Five Reasons You Might be Ignoring Your Greatest Competitor


There is a competitor that you should be scared of.

And that competitor is…

Drum roll..

Status Quo.

Yes, status quo is a competitor that is more powerful than your most powerful competitor. Status quo as you are aware is for your prospect or your target audience to do nothing or continue to do what they are doing without being touched by what you are offering.

If you don’t defeat this competitor, there is no progress possible.

So, why would you ignore such a formidable competitor?

Here are a five reasons:

1. You definitely LOVE your product more than others do

You LOVE your creation – no surprise there. But you take it a bit far thinking what’s obvious for you is super obvious for everyone. You are so convinced that what you got is REQUIRED by the marketplace that you simply ignore comments from those that don’t “get it.”

What to Remember: Your bias will blind you to information that does not support the “fantasy.”

2. You think any smart person will “get it” – it’s a no brainer

You have showed what you have created to others starting with your family and friends and even friends of friends. Everyone has given you positive response. You later talked to potential customers and they said cool things about it. Some of them even asked you to keep them posted. It is no wonder that you think smart people will get it – it’s a no-brainer.

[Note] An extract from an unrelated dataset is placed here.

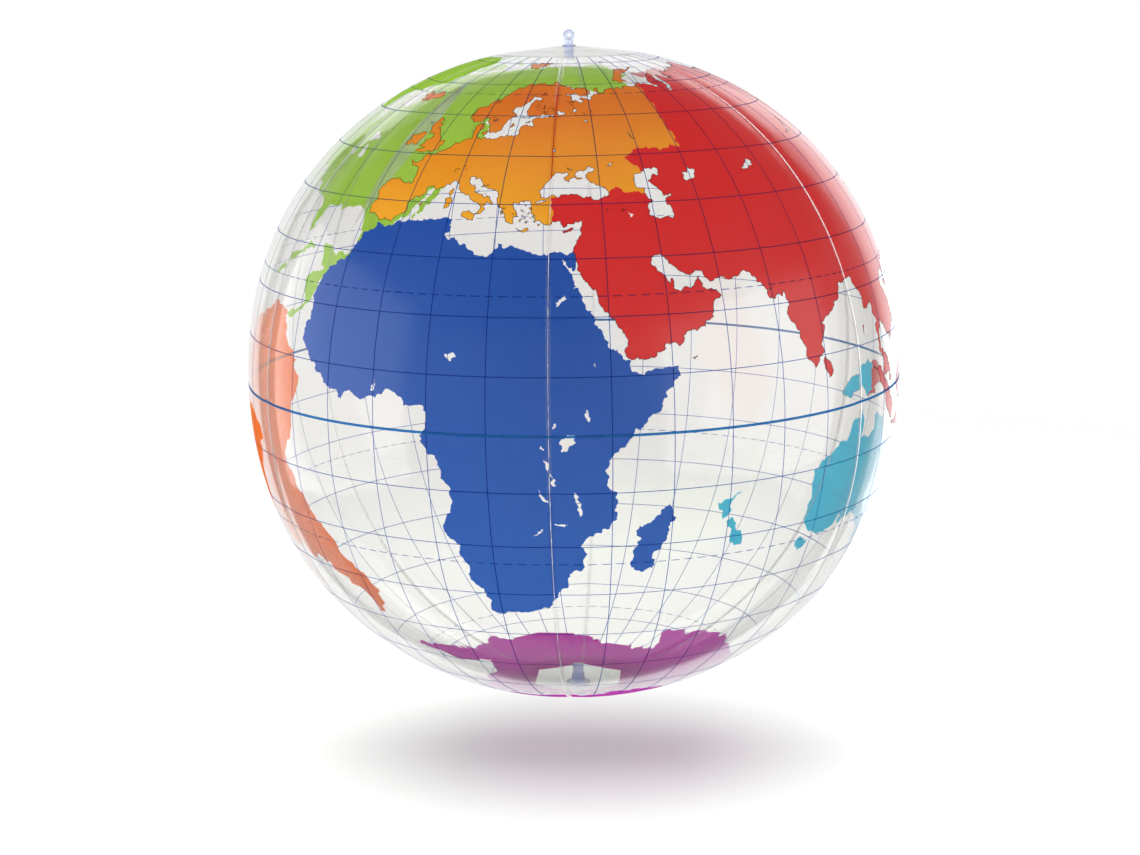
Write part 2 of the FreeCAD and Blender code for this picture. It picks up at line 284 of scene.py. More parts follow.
def skin(longitude, latitude, lift=0.0):
    """Points of the blown-up film, a lift above its outside, from longitude and printed latitude."""
    longitude, latitude = np.broadcast_arrays(longitude, latitude)
    rise = np.radians(latitude * PRINT_SHRINK)
    across = np.abs(np.cos(rise))
    up = np.sin(rise)
    size = (across**SQUARENESS + np.abs(up / POLE_HEIGHT) ** SQUARENESS) ** (-1 / SQUARENESS)
    radius = CROWN * size * across
    cone = np.clip((radius - FLAT_RADIUS) / (PATCH_RADIUS - FLAT_RADIUS), 0, 1)
    height = np.abs(CROWN * size * up)
    height = np.where(radius < PATCH_RADIUS, CROWN + (FOOT - CROWN) * cone, height) * np.sign(up)
    aside = (longitude - SEAM_EAST) % GORE_ANGLE
    aside = np.radians(np.minimum(aside, GORE_ANGLE - aside)) * radius
    dip = SEAM_DIP * np.exp(-((aside / SEAM_REACH) ** 2))
    dip = dip * np.clip((radius - PATCH_RADIUS) / PATCH_RADIUS, 0, 1)
    radius = radius + (lift - dip) * across
    height = height + (lift - dip) * up
    turn = np.radians(longitude - SEAM_EAST)
    return np.stack([radius * np.sin(turn), -radius * np.cos(turn), height], axis=-1)


def skin_normal(longitude, latitude):
    """Outward direction of the film."""
    step = 0.05
    east = skin(longitude + step, latitude) - skin(longitude - step, latitude)
    north = skin(longitude, latitude + step) - skin(longitude, latitude - step)
    normal = np.cross(east, north)
    return normal / np.linalg.norm(normal, axis=-1, keepdims=True)


def tip_latitude(longitude, middle):
    """Printed latitude of the straight cut across a gore's tip."""
    radius = GORE_TIP / np.cos(np.radians(longitude - middle))
    cone = (radius - FLAT_RADIUS) / (PATCH_RADIUS - FLAT_RADIUS)
    flat = (1 - (radius / CROWN) ** SQUARENESS) ** (1 / SQUARENESS) * POLE_HEIGHT * CROWN
    return np.degrees(np.arctan2(flat, radius)) / PRINT_SHRINK


COAST_STEP = 0.28
COAST_WANDER = 0.31
WANDER_GRAIN = 5.3
WANDER_GAP = 3.0
STRAIGHT_GAP = 12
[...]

What to Remember: Smart people are always curious and want to know what you are doing. That in no way should be construed as they are interested in “buying.”

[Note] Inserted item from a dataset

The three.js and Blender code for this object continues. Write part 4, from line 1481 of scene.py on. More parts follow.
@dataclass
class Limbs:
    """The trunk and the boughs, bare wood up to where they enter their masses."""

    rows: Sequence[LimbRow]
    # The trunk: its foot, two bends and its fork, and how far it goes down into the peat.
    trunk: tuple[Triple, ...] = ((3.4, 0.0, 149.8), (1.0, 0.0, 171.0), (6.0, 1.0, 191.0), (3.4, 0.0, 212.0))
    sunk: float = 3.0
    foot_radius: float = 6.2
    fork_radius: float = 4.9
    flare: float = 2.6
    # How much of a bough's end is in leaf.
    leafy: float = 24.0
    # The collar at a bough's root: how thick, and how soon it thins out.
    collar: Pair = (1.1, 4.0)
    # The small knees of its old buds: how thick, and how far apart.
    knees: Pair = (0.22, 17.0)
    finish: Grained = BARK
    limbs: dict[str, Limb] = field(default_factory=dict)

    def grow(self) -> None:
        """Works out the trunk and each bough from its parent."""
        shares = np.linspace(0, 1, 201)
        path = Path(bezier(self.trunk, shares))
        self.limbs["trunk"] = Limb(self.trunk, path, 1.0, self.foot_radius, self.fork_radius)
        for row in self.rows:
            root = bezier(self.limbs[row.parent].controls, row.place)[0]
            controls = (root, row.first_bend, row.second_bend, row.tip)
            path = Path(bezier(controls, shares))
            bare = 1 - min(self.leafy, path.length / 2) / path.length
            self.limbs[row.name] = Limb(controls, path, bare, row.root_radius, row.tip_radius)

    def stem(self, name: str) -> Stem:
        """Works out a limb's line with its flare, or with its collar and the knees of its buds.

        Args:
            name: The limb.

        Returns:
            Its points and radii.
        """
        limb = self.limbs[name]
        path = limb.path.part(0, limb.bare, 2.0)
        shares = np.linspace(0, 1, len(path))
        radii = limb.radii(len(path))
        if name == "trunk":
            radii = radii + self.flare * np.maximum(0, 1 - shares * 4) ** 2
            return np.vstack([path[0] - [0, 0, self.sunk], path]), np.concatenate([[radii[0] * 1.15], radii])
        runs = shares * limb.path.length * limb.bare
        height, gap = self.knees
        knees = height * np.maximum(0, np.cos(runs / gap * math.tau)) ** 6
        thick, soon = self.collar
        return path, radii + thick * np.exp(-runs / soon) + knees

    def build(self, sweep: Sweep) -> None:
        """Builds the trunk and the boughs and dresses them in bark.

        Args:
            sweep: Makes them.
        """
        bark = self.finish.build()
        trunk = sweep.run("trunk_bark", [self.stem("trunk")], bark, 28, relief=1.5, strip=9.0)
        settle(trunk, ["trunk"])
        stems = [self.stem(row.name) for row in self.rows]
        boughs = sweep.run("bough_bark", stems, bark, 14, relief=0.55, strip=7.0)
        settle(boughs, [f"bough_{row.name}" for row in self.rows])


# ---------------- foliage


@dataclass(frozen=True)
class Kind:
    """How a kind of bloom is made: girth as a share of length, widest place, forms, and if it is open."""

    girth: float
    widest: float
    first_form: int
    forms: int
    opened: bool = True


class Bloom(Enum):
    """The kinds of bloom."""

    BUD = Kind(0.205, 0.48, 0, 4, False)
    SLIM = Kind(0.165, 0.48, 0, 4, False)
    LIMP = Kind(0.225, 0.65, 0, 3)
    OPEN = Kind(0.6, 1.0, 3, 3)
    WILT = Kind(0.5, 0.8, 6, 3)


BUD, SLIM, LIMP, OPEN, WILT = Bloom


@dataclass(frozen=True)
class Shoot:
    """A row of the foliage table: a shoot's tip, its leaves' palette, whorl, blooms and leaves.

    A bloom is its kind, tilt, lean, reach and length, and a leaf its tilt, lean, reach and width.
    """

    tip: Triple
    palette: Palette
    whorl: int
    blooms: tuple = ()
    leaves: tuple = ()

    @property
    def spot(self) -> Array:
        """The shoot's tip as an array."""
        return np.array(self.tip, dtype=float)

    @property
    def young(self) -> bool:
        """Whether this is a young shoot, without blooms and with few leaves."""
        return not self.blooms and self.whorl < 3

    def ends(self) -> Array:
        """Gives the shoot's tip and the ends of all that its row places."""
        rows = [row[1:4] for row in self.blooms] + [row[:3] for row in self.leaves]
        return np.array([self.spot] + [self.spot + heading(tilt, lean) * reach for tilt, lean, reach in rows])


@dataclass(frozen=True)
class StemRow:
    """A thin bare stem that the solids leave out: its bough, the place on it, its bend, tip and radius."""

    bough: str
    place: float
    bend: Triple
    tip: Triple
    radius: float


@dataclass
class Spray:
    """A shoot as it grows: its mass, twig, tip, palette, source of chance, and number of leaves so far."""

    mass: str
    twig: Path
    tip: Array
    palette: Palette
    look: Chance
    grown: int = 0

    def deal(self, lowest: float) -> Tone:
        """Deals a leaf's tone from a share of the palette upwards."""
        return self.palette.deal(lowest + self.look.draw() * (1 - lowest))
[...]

3. You are enamored by getting ahead of the competition

You have assigned one team member to be in-charge of competitive analysis. Your team member is very diligent and thorough. He keeps you abreast of the latest in the world of your competitors. You put your product team on fire to ensure that you are well ahead of the competition. You are not just stopping there because you know your competition is working on the next big thing…

What to Remember: You cannot focus on the competitors at the risk of losing focus on your prospects and customers.

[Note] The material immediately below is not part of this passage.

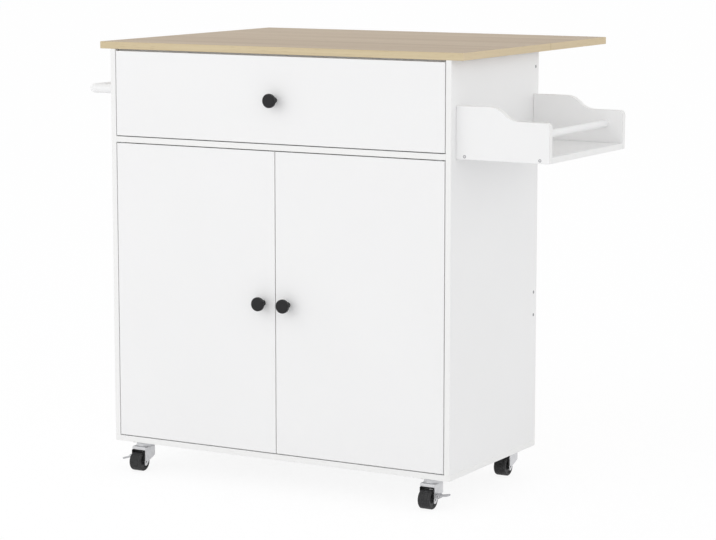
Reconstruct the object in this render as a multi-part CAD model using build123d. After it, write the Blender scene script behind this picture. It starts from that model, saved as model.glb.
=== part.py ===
from build123d import *
import os
from math import asin, cos, degrees, radians, sin, sqrt

# Rolling kitchen cart with a drawer, two doors, a spice rack, a towel bar and a drop leaf.
# Millimetres, +Z up, front towards -Y. Sizes are worked out in the cabinet's own frame, with
# X = 0 at its left side, Y = 0 at its front and Z = 0 under its bottom board. Each piece is
# moved at the end, so that the origin lies on the floor below the middle of the whole cart.

# Carcass
board = 12.0                 # thickness of every white board
cabinet_width = 808.0
cabinet_depth = 396.0
cabinet_height = 840.0       # from under the bottom board to under the worktop
reveal = 2.0                 # gap round the doors and beside the drawer front
top_reveal = 4.0             # gap between the drawer front and the worktop
drawer_space = 184.0         # between the divider board and the worktop
back_recess = 8.0            # rear edges of the side panels stand this far behind the back boards
back_joint = 308.0           # height at which the two back boards meet
front_stretcher_depth = 60.0
rear_stretcher_height = 60.0
edge_round = 0.6             # rounding along the edges of the white boards
seat_gap = 0.3               # gap between pieces of different bodies that rest on each other
cut_margin = 1.0             # a cut reaches this far past what it cuts

# Shelf
shelf_base = 318.0
shelf_setback = 24.0         # from the cabinet's front to the shelf's front edge
shelf_play = 1.0
pin_radius = 2.5
pin_in_panel = 8.0
pin_under_shelf = 9.0
pin_row_pitch = 64.0
pin_inset = 64.0             # from the cabinet's front and rear to the rows of pin holes
hole_play = 0.05             # radial play of a pin or a screw in its hole

# Worktop and drop leaf
worktop_thickness = 15.0
worktop_overhang = 26.0
seam_setback = 3.0           # the seam stands this far behind the side panels
seam_gap = 1.0
leaf_length = 281.5
worktop_round = 0.8

# Leaf hinges
knuckle_radius = 3.6
hinge_pin_radius = 1.5
wing_thickness = 1.3
wing_width = 20.0
hinge_length = 60.0
hinge_inset = 110.0          # middle of an end hinge from the cabinet's side
knuckle_count = 5
knuckle_gap = 0.4
running_play = 0.05          # radial play of a shaft that turns in its hole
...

4. It was easy for you to get used to your product. So, it should be easy for others

You are very comfortable using your own product. Yes, there were some initial hiccups, a few bugs to deal with but finally you got there within no time. It is now in your second nature to use your product. How hard could it be for others to adopt it?

What to Remember: Change is HARD. Think long and hard about the “first-time use.” Most initiatives fail right there.

5. The First Few Customers are Happy

You have worked hard to ensure that your first few customers are delighted. Unfortunately, you have forgotten that all of these people are those that you have had a prior relationship with. They are more forgiving because of this prior relationship.

What to Remember: You have to cross the CHASM to be successful. The early adopters are usually a minority. Winning over them is a good start but not everything.

In summary, there is NOTHING good that will come out of ignoring this competitor. So, you might as well face him/her head on.